The request —
Which lines below fall between the one containing "def main() ->" and the one containing "bpy.context.scene.collection.objects.link(empty)"? Repeat them exactly, counting both of those lines, and add nothing else.
— Start of Data for the task —
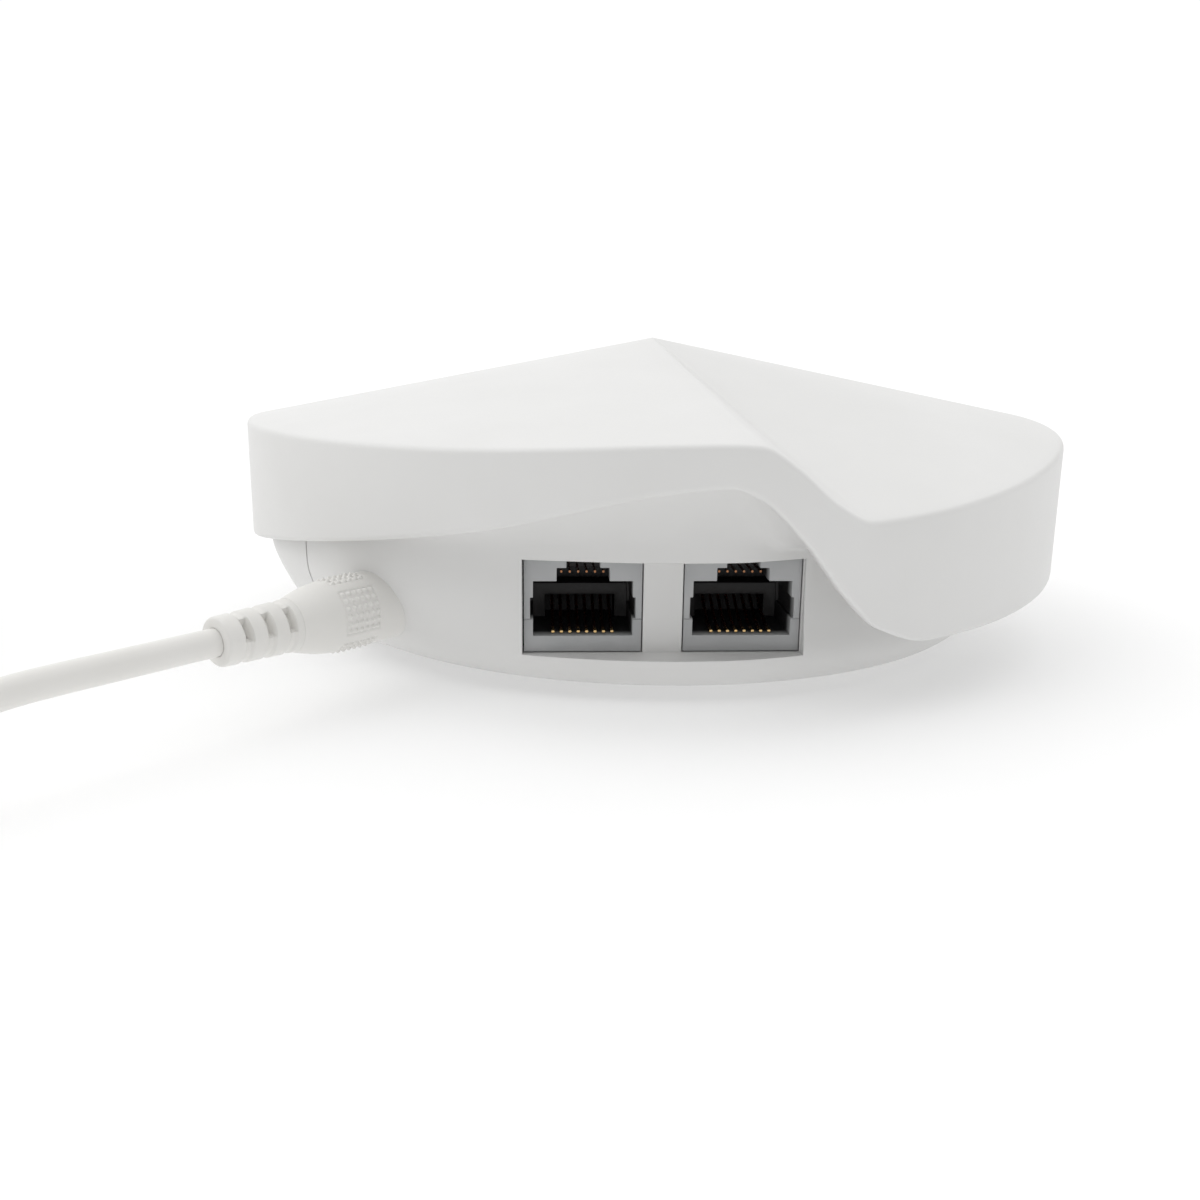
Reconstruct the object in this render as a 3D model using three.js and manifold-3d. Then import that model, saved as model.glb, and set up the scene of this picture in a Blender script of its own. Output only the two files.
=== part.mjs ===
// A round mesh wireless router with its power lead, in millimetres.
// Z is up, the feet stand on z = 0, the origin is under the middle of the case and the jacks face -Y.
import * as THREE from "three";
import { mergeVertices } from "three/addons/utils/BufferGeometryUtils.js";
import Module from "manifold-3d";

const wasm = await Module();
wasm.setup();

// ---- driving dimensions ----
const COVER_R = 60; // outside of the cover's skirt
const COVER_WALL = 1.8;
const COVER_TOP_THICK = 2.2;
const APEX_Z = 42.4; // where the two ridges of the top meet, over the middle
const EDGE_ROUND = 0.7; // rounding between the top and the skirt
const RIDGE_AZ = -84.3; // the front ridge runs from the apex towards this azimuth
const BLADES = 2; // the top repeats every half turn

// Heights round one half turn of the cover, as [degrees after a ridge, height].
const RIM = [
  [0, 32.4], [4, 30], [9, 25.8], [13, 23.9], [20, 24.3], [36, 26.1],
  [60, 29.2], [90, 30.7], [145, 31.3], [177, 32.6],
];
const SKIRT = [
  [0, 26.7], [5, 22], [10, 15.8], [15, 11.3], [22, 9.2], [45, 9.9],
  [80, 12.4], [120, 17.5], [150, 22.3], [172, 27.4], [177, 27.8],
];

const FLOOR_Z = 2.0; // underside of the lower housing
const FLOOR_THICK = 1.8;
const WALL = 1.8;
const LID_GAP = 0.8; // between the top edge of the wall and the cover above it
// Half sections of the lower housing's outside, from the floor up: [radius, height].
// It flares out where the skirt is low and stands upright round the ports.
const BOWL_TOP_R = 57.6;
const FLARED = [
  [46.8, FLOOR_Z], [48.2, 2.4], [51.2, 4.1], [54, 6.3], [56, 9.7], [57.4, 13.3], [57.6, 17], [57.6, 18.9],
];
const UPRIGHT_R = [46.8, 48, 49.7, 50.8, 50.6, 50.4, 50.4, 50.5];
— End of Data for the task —
— Start of Data for the task —
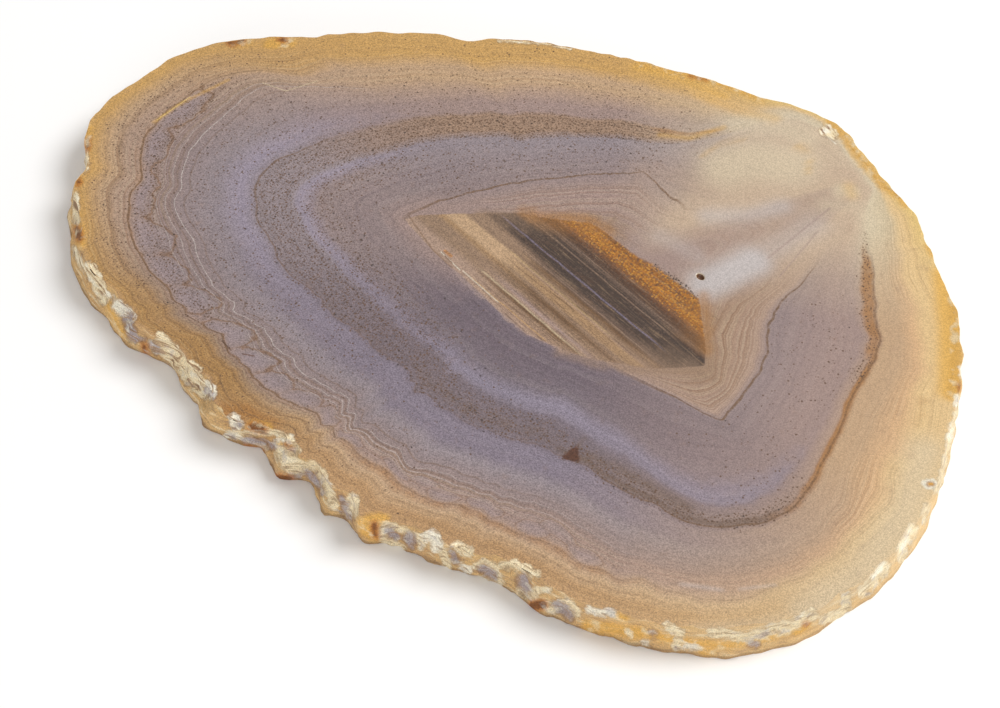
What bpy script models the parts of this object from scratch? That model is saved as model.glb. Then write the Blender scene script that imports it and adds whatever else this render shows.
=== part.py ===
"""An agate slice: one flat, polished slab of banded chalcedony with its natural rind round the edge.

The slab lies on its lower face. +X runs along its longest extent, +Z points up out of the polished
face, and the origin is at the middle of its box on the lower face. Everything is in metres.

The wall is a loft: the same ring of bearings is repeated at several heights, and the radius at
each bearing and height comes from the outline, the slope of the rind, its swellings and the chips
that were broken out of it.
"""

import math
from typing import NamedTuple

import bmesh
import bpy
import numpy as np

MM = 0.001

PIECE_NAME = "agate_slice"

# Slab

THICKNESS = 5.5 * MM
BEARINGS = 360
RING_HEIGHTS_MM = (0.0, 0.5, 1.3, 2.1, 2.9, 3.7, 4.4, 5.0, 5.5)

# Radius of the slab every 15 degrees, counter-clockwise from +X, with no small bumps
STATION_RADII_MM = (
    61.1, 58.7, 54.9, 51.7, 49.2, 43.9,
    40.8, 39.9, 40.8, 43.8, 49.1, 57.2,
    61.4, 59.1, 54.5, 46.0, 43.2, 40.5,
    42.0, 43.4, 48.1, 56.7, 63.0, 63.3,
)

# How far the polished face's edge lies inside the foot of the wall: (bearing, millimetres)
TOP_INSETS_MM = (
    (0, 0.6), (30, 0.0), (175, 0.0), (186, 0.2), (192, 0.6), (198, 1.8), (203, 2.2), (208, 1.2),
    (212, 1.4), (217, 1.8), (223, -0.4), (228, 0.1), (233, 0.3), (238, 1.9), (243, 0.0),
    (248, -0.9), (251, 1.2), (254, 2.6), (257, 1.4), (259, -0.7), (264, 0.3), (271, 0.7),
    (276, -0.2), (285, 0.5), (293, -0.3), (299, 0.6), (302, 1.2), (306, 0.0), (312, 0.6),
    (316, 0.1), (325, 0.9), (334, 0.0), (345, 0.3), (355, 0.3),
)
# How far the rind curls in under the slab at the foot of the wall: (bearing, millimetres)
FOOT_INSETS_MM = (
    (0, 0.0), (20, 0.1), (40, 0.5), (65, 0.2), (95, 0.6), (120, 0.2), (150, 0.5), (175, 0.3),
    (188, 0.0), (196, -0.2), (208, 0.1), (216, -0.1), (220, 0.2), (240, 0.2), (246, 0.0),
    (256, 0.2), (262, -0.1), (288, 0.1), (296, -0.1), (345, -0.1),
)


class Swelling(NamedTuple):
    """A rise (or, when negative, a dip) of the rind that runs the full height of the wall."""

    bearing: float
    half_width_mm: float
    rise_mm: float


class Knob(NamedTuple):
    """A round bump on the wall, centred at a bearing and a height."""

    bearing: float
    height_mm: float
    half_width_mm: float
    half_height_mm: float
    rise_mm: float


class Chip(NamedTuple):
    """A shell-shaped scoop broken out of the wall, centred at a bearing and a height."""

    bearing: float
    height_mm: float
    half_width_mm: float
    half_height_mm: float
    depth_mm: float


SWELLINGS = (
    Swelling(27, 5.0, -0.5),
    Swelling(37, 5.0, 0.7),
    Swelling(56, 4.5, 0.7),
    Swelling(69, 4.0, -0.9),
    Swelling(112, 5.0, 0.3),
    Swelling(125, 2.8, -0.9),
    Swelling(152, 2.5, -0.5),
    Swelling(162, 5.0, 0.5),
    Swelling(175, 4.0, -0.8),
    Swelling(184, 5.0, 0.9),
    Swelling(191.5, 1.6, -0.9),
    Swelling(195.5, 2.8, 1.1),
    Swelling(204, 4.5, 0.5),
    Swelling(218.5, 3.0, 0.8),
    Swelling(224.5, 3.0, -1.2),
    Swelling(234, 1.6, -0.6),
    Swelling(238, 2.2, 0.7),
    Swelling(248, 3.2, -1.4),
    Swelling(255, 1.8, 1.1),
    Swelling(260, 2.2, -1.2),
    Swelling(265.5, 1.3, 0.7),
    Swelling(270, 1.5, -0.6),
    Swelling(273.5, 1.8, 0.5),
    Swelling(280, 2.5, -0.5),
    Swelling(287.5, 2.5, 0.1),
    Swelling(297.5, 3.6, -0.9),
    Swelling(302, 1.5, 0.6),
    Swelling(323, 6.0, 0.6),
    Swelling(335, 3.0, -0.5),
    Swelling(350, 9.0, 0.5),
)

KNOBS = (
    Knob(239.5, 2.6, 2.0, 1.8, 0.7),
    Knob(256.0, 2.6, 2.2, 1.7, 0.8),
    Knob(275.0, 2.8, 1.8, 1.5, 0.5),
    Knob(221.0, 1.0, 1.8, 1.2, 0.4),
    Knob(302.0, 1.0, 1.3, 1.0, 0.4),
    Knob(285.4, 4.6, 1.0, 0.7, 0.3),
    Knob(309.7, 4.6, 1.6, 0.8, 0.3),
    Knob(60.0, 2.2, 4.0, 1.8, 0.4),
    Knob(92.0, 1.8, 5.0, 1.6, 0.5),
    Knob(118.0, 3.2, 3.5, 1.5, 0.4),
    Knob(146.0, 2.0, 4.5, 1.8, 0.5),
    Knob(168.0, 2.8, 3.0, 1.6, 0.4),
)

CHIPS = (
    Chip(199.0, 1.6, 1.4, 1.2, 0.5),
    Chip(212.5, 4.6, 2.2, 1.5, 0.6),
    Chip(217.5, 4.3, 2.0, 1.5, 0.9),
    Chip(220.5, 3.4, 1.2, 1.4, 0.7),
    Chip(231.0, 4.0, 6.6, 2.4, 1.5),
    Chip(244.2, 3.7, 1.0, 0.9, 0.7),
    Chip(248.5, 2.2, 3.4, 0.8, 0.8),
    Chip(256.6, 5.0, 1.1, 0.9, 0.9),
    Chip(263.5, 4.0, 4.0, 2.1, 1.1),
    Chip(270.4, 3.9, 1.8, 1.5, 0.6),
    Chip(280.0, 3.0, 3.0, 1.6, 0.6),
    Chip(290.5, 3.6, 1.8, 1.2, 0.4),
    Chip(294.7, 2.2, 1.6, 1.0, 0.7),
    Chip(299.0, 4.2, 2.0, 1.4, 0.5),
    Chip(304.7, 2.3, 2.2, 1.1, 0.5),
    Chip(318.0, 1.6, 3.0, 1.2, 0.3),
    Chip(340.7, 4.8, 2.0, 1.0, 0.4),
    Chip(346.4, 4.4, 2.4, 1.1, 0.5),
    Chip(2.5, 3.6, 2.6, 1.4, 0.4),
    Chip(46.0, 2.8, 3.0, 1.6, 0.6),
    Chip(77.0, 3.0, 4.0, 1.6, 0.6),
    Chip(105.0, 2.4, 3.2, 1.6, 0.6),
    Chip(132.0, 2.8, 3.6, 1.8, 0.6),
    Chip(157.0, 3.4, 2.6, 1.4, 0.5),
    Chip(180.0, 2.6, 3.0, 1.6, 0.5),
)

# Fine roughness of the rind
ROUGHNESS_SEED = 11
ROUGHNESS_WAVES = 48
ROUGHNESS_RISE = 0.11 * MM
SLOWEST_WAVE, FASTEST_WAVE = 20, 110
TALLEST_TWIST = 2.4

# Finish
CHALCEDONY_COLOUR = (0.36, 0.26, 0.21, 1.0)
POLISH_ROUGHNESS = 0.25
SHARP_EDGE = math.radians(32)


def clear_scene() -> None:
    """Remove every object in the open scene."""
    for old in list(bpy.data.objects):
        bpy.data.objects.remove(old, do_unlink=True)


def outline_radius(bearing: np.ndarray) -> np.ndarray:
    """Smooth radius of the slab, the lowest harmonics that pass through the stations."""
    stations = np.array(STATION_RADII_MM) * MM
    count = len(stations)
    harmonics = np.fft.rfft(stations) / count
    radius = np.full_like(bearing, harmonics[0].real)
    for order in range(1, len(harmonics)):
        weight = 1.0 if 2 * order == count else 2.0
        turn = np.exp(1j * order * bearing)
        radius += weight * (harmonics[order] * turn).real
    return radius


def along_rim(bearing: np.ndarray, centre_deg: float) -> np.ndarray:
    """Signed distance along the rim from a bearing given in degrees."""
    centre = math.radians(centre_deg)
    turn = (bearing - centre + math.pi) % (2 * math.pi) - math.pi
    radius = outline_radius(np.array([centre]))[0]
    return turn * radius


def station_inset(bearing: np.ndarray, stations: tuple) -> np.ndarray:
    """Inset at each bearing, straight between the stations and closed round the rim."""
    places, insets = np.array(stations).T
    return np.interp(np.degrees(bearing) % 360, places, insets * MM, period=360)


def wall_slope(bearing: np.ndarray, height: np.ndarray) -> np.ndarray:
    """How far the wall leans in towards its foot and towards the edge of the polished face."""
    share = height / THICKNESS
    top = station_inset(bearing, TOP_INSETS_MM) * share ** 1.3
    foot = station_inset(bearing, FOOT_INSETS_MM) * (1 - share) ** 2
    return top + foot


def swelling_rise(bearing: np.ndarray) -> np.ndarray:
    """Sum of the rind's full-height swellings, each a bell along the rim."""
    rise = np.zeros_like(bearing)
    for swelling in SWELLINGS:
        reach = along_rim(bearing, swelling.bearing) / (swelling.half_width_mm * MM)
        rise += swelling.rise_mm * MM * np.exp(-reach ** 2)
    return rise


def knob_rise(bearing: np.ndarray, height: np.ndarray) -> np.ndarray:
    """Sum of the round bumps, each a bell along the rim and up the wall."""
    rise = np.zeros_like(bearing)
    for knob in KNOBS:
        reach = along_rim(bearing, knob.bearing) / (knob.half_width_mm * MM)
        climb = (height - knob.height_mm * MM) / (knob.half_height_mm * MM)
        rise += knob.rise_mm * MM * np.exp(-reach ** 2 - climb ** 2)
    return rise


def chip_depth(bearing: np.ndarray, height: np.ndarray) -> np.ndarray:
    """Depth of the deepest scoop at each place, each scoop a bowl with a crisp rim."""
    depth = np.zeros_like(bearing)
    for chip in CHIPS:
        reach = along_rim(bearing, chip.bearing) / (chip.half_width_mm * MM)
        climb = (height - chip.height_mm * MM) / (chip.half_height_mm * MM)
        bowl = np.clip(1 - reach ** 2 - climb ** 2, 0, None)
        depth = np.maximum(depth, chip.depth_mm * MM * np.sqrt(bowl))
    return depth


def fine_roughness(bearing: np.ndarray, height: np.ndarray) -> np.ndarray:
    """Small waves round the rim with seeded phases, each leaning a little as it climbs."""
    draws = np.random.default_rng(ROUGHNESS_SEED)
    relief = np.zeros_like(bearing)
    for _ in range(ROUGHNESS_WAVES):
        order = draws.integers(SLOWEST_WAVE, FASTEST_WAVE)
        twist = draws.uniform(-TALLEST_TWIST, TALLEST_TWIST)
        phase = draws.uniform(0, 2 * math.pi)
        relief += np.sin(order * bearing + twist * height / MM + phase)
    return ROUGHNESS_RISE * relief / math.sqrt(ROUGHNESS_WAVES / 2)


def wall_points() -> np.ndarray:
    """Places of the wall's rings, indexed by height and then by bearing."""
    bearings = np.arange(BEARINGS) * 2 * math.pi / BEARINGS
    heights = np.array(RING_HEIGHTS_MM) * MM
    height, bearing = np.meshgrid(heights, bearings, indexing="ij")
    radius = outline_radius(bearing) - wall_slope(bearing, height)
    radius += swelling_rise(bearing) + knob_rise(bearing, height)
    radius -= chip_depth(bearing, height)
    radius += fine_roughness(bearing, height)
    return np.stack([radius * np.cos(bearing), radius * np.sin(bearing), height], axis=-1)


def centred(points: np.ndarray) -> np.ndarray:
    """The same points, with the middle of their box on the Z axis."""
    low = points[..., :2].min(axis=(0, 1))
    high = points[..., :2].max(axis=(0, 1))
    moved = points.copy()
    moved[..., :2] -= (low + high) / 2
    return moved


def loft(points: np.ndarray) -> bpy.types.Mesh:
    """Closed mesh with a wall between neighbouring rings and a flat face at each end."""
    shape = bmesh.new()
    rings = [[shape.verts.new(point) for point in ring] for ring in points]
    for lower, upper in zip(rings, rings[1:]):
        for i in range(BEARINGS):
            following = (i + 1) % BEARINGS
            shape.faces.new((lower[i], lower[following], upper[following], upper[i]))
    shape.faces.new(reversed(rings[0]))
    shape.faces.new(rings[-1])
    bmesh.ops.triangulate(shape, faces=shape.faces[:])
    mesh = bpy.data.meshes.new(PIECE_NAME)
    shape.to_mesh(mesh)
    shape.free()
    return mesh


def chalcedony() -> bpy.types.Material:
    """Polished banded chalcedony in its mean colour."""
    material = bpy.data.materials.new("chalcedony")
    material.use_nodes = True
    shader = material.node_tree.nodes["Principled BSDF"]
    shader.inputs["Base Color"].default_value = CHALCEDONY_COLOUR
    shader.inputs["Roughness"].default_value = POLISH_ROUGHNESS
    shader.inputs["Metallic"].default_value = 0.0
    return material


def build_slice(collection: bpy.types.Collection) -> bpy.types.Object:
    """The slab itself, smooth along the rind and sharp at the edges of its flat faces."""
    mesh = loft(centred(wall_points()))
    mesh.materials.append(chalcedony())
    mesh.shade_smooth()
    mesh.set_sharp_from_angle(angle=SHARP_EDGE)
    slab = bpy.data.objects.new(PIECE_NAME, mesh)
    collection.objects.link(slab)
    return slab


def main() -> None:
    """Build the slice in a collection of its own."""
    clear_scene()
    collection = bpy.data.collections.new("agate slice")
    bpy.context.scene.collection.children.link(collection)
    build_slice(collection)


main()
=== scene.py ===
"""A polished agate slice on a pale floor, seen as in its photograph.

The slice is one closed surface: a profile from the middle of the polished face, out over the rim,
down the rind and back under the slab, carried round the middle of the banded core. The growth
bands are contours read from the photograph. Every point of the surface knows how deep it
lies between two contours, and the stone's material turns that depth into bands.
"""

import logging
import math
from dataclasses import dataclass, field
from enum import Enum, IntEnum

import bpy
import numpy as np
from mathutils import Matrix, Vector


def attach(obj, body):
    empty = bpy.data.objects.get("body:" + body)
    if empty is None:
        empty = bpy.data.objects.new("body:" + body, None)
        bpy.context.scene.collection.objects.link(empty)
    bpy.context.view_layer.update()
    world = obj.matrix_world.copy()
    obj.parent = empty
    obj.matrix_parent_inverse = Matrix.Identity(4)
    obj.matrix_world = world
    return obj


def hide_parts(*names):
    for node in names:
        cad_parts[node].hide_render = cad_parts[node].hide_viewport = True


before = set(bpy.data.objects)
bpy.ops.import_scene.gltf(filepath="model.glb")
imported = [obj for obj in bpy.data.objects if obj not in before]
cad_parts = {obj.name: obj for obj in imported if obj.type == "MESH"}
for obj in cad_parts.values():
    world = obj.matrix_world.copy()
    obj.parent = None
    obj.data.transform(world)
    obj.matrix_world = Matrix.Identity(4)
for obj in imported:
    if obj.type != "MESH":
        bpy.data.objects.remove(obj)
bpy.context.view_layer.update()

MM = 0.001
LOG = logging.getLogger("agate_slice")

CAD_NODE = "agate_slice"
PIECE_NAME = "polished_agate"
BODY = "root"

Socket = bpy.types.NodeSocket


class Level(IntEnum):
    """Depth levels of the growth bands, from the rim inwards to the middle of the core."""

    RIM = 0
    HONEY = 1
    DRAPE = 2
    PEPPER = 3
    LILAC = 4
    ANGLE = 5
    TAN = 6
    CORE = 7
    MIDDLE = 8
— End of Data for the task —
Solved exercise —
def main() -> None:
    """Build the slice in a collection of its own."""
    clear_scene()
    collection = bpy.data.collections.new("agate slice")
    bpy.context.scene.collection.children.link(collection)
    build_slice(collection)


main()
=== scene.py ===
"""A polished agate slice on a pale floor, seen as in its photograph.

The slice is one closed surface: a profile from the middle of the polished face, out over the rim,
down the rind and back under the slab, carried round the middle of the banded core. The growth
bands are contours read from the photograph. Every point of the surface knows how deep it
lies between two contours, and the stone's material turns that depth into bands.
"""

import logging
import math
from dataclasses import dataclass, field
from enum import Enum, IntEnum

import bpy
import numpy as np
from mathutils import Matrix, Vector


def attach(obj, body):
    empty = bpy.data.objects.get("body:" + body)
    if empty is None:
        empty = bpy.data.objects.new("body:" + body, None)
        bpy.context.scene.collection.objects.link(empty)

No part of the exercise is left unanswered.